The Zeeman slower acts as the indispensable braking system. Consider an experiment with strontium atoms, which are at the heart of the world's most precise atomic clocks. A Zeeman slower first acts on a strong, broad atomic transition to rapidly decelerate the torrent of atoms from oven speeds (e.g., $600 \, \text{m/s}$) down to a walking pace (e.g., $40 \, \text{m/s}$) over a length of less than a meter. These slow atoms are now moving gently enough to be caught by a MOT. This MOT, however, often operates on a different, much narrower transition to cool the atoms to the microkelvin temperatures needed for quantum experiments. The Zeeman slower is thus the crucial bridge between the classical, thermal world and the quantum, ultracold one.

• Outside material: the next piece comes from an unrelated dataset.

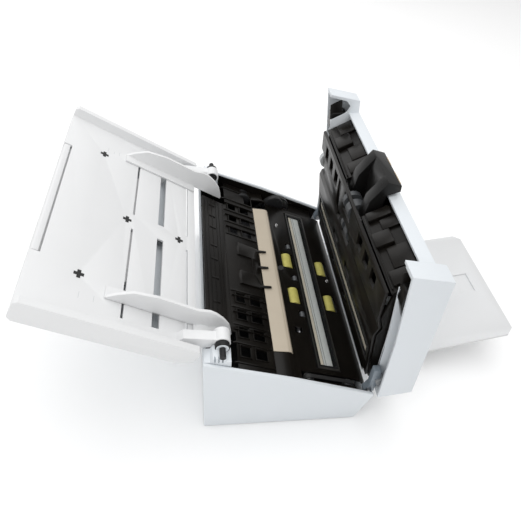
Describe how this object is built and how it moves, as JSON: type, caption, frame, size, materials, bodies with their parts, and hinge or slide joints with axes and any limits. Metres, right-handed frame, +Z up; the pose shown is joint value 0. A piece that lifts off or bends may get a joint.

Finally, we must not forget that these magnificent instruments are physical objects that must be built and powered. The spatially varying magnetic field is produced by a solenoid, but a special one where the density of wire windings, $n(z)$, changes along its length. The precise winding prescription is dictated by the physics of the atoms being slowed. This directly connects atomic physics to electrical engineering. Winding these coils is an art, and powering them is a serious engineering challenge. A large current running through these wires dissipates a significant amount of heat, determined by the wire's resistivity and the required magnetic field strength. The power dissipated per unit length can be calculated, reminding us that even the most ethereal quantum experiments are grounded in the very tangible laws of thermodynamics and electromagnetism. The soft glow of the laser beam and the silent hum of the power supplies are the sounds of a symphony in which quantum mechanics, optical science, and classical engineering all play their part.